À l’origine de Palmyre, on trouve une source qui a permis dès la préhistoire l’installation d’hommes dans la région (source Efqa). L’oasis et ses habitants sont nommés dans les archives cunéiformes de Mari (début du IIe millénaire av. J.-C.), ainsi que dans les récits de conquête des rois d’Assyrie (au xie siècle). Toutefois, l’endroit avait peu d’importance politique ou culturelle. Ce n’est qu’avec le développement du commerce que la cité entre vraiment dans l’histoire. En effet, Palmyre est placée à peu près à mi-chemin entre la Méditerranée et la Mésopotamie. Elle est installée dans une zone de confins entre une chaîne montagneuse (relativement arrosée) et la steppe proprement dite. Les conditions géologiques (croisement de plusieurs couches stratigraphiques) font qu’en ce lieu se produit la résurgence de l’eau appartenant à une nappe très étendue (sans doute jusqu’à Dmeir vers le sud-ouest).
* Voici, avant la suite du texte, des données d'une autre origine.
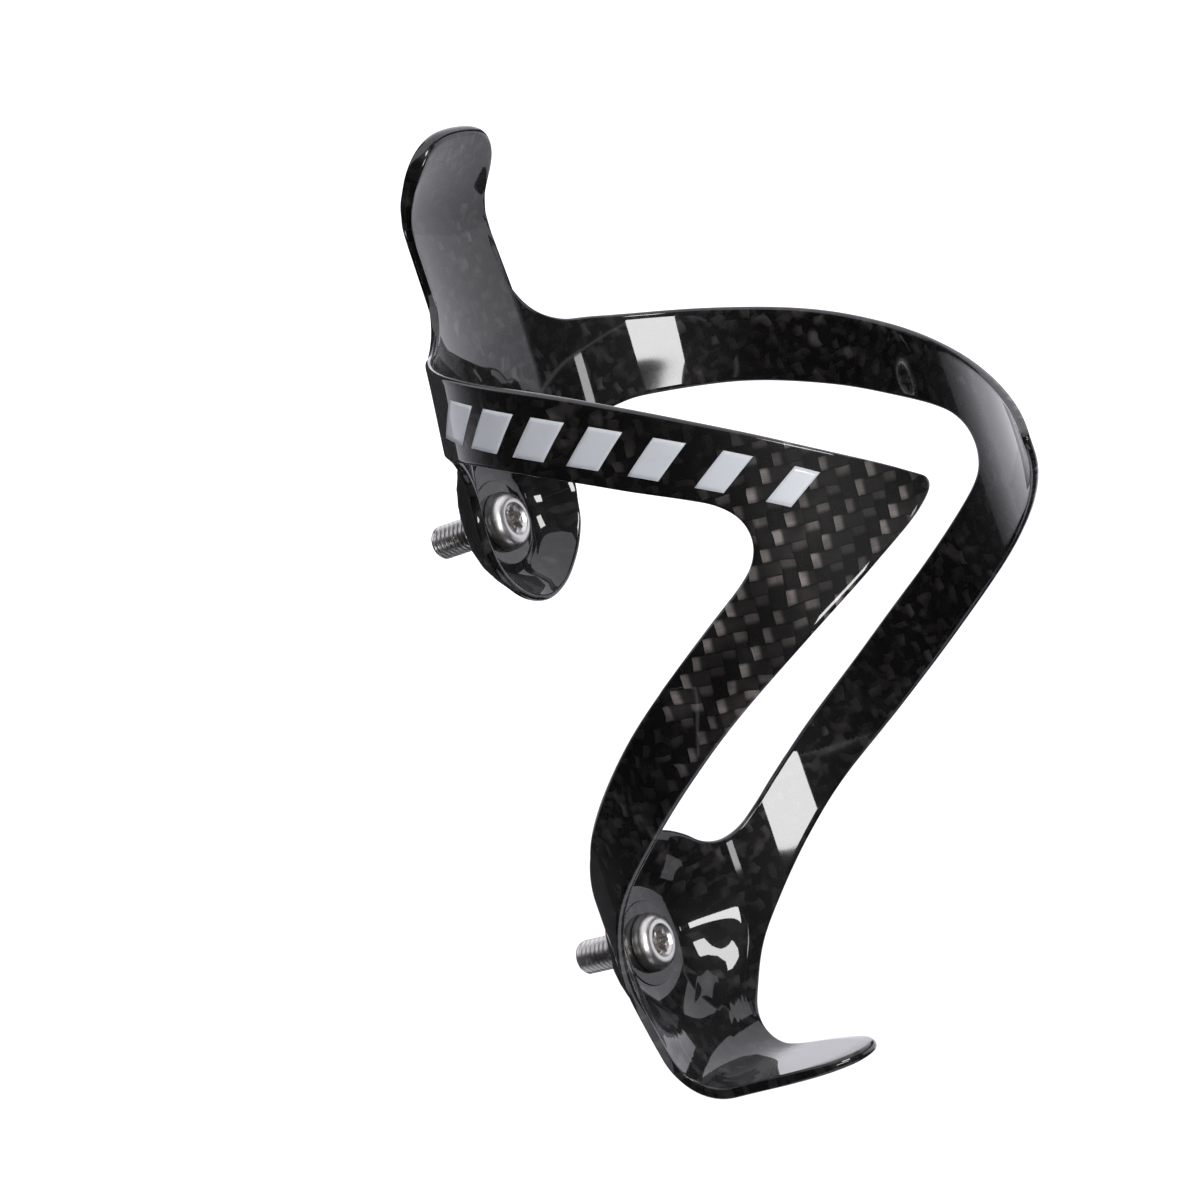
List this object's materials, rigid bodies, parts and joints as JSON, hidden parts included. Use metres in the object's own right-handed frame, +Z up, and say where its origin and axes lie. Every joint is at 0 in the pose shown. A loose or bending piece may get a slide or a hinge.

Le site de Palmyre est donc particulièrement attirant sur les routes qui traversent la steppe syrienne, comme un sorte de raccourci désertique entre la côte méditerranéenne et l’Euphrate. La maîtrise de ce raccourci permet d’éviter un détour par le nord, mais pour pouvoir utiliser cette route plus courte, il faut contrôler les pistes du désert et ne plus avoir à se préoccuper des dangers éventuels constitués par les nomades qui peuplent ces contrées.
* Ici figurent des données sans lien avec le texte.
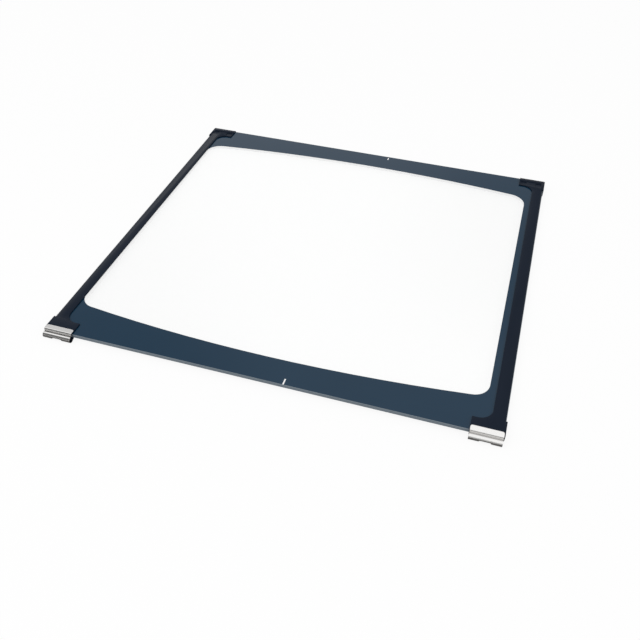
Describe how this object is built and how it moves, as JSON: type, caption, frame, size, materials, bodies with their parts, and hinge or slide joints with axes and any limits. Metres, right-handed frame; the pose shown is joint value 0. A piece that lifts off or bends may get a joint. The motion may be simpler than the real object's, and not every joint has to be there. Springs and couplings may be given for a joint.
{
  "type": "oven door glass",
  "caption": "Flat toughened oven door glass with a black enamel border, a moulded side trim that hooks round the corners at each side, and sprung metal corner clips.",
  "frame": {"origin": "middle of the part's outline in plan, on the plane that its far feet and its two rolled clips stand on", "axes": "+X across the pane, along its long side; +Y towards the end without clips; +Z out of the printed face"},
  "size_m": [0.4792, 0.461, 0.01],
  "materials": {
    "clear_glass": "clear float glass with a flat ground edge, its two arrises seamed",
    "black_enamel": "glossy black ceramic enamel, fired on the glass",
    "trim_plastic": "moulded black heat-resistant plastic, fine satin",
    "spring_steel": "bright rolled stainless spring strip"
  },
  "bodies": {
    "root": {"glass_pane": "clear_glass", "enamel_border": "black_enamel", "side_trim_left": "trim_plastic", "side_trim_right": "trim_plastic", "spring_clip_left": "spring_steel", "spring_clip_right": "spring_steel"}
  },
  "joints": []
}
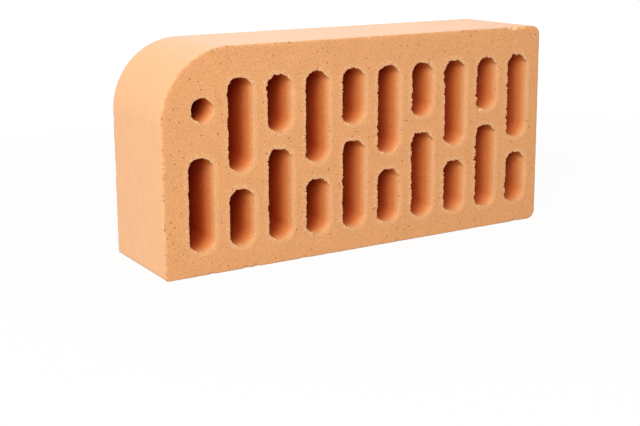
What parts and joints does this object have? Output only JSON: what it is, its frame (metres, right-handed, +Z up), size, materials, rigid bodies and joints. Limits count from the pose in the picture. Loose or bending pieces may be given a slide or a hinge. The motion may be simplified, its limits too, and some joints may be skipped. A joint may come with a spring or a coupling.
{
  "type": "hollow facing brick",
  "caption": "Hollow clay facing brick with staggered through slots, one round core and one corner rounded to a large radius, for rounded wall corners and openings.",
  "frame": {"origin": "middle of the underside, the long 250 x 65 mm face that the brick stands on", "axes": "+X along the length, away from the shaped corner; -Y out of the perforated bed that faces the front; +Z up"},
  "size_m": [0.25, 0.065, 0.12],
  "materials": {
    "fired_clay": "fired clay, smooth on the die faces and finely grained on the cut beds"
  },
  "bodies": {
    "root": {"brick": "fired_clay"}
  },
  "joints": []
}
Profitant de cette position, Palmyre est à l’époque romaine une ville caravanière contrôlant une partie du commerce entre le Golfe, l’Océan indien à l’est, et la Méditerranée, Rome, à l’ouest. De nombreuses inscriptions en grec et en araméen (langue locale) sont conservées sur les pierres et les colonnes de la ville. Elles citent des localités du Golfe, de Basse Mésopotamie et jusqu’à l’Inde du Nord-Ouest (la Scythie) où des Palmyréniens sont allés, pour s’installer, pour commercer et rapporter des produits d’Extrême-Orient ; sur le site de Palmyre, les conditions climatologiques ont préservé des tissus, de la soie, tissée et produite en Chine, et portée par de riches Palmyréniens. On connaît plus mal les autres produits, mais les épices, les parfums devaient aussi constituer les cargaisons des caravanes organisées et défendues au besoin par les grands notables de la ville.
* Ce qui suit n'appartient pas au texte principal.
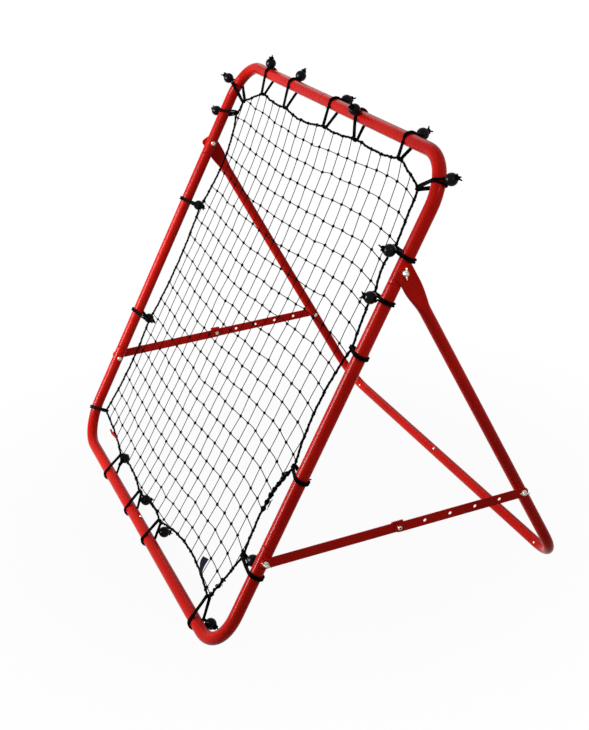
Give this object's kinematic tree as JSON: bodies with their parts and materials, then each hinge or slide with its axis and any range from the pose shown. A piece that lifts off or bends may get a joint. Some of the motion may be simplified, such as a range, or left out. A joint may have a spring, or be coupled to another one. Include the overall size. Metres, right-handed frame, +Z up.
{
  "type": "soccer rebounder",
  "caption": "Leaning tube frame with a knotted net held by elastic ball ties, a folding U-shaped rear leg and two adjustable flat struts",
  "frame": {"origin": "on the floor, under the middle of the object's outline", "axes": "+X to the right along the bars, +Y from the net side to the rear leg, +Z up"},
  "size_m": [1.0694, 0.7484, 0.9021],
  "materials": {
    "red_paint": "gloss powder coat",
    "zinc": "zinc plated",
    "elastic": "satin black",
    "border_cord": "braided cord",
    "twine": "knotted twine",
    "fabric": "woven tape"
  },
  "bodies": {
    "frame": {"border_cord": "border_cord", "bottom_corner_left": "red_paint", "bottom_corner_right": "red_paint", "bottom_joint_screw": "zinc", "fabric_tab": "fabric", "front_strut_bolt_left": "zinc", "front_strut_bolt_right": "zinc", "front_strut_wing_nut_left": "zinc", "front_strut_wing_nut_right": "zinc", "net": "twine", "pivot_bolt_left": "zinc", "pivot_bolt_right": "zinc", "pivot_wing_nut_left": "zinc", "pivot_wing_nut_right": "zinc", "side_tube_left": "red_paint", "side_tube_right": "red_paint", "tie_bottom_1": "elastic", "tie_bottom_2": "elastic", "tie_bottom_3": "elastic", "tie_bottom_4": "elastic", "tie_corner_left": "elastic", "tie_corner_right": "elastic", "tie_left_1": "elastic", "tie_left_2": "elastic", "tie_left_3": "elastic", "tie_left_4": "elastic", "tie_right_1": "elastic", "tie_right_2": "elastic", "tie_right_3": "elastic", "tie_right_4": "elastic", "tie_right_5": "elastic", "tie_top_1": "elastic", "tie_top_2": "elastic", "tie_top_3": "elastic", "tie_top_4": "elastic", "tie_top_5": "elastic", "top_corner_left": "red_paint", "top_corner_right": "red_paint", "top_joint_screw": "zinc"},
    "rear_leg": {"foot_joint_screw": "zinc", "foot_tube_left": "red_paint", "foot_tube_right": "red_paint", "leg_tube_left": "red_paint", "leg_tube_right": "red_paint", "rear_strut_bolt_left": "zinc", "rear_strut_bolt_right": "zinc", "rear_strut_wing_nut_left": "zinc", "rear_strut_wing_nut_right": "zinc"},
    "front_bar_left": {"adjusting_nut_left": "zinc", "adjusting_screw_left": "zinc", "strut_front_bar_left": "red_paint"},
    "front_bar_right": {"adjusting_nut_right": "zinc", "adjusting_screw_right": "zinc", "strut_front_bar_right": "red_paint"},
    "rear_bar_left": {"strut_rear_bar_left": "red_paint"},
    "rear_bar_right": {"strut_rear_bar_right": "red_paint"}
  },
  "joints": [
    {"name": "leg_fold", "type": "hinge", "parent": "frame", "child": "rear_leg", "pos_m": [0.00575, 0.02508, 0.68998], "axis": [-1, 0, 0], "range_deg": [0, 25]},
    {"name": "front_bar_turn_left", "type": "hinge", "parent": "frame", "child": "front_bar_left", "pos_m": [-0.51079, -0.2554, 0.19491], "axis": [-1, 0, 0], "range_deg": [0, 10.31]},
    {"name": "rear_bar_turn_left", "type": "hinge", "parent": "rear_leg", "child": "rear_bar_left", "pos_m": [-0.5136, 0.26633, 0.20575], "axis": [-1, 0, 0], "range_deg": [-14.71, 0]},
    {"name": "front_bar_turn_right", "type": "hinge", "parent": "frame", "child": "front_bar_right", "pos_m": [0.52231, -0.2554, 0.19491], "axis": [-1, 0, 0], "range_deg": [0, 10.31]},
    {"name": "rear_bar_turn_right", "type": "hinge", "parent": "rear_leg", "child": "rear_bar_right", "pos_m": [0.52511, 0.26633, 0.20575], "axis": [-1, 0, 0], "range_deg": [-14.71, 0]}
  ],
  "couplings": [
    {"joint": "front_bar_turn_left", "follows": "leg_fold", "ratio": 0.412},
    {"joint": "rear_bar_turn_left", "follows": "leg_fold", "ratio": -0.588},
    {"joint": "front_bar_turn_right", "follows": "leg_fold", "ratio": 0.412},
    {"joint": "rear_bar_turn_right", "follows": "leg_fold", "ratio": -0.588}
  ]
}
L’histoire connue de Palmyre commence en fait avec la tentative de pillage des troupes d’Antoine en 41 av. J.-C. L’historien Appien raconte que les soldats trouvèrent la ville vide, car les habitants, prévenus, avaient fui vers l’Euphrate, ce qui indique peut-être qu’il s’agissait principalement de semi-nomades. Néanmoins, le fait qu’on ait voulu la piller indique sans doute que la prospérité de la ville pouvait attirer les regards. On sait qu’ensuite la ville dut être intégrée à l’Empire romain vers 17-19 apr. J.-C. Elle prospère ensuite au sein de l’empire, voit la visite de l’empereur Hadrien vers 129, fournit de nombreux soldats – archers et cavaliers – à l’armée romaine. Pourtant, à la fin du iie s., le commerce commence à souffrir des luttes incessantes entre Romains et Parthes (l’empire aux souverains iraniens qui domine la Mésopotamie à l’époque), auxquels succèdent les Sassanides (à partir de 224). Les marchands se redéploient vers l’Égypte et la mer Rouge. Au cours du iiie s., la Syrie connaît plusieurs invasions des armées perses sassanides. Un grand notable palmyrénien, nommé Odainath, rallie les troupes fidèles à Rome, pour lutter contre les Perses, allant jusqu’à piller par deux fois leur capitale, Ctésiphon, près de l’actuelle Bagdad. Après sa mort, la lutte est poursuivie par sa veuve, la fameuse Zénobie, qui tenta même d’usurper le pouvoir impérial, en réaction à la faiblesse passagère des empereurs qui avaient abandonné, un temps, le Proche-Orient à son sort. Sa défaite devant Aurélien, empereur qui prend Palmyre en 272, ne signifie pas l’abandon du site, bien qu’en raison du changement des routes commerciales, il ne retrouve pas sa prospérité antérieure.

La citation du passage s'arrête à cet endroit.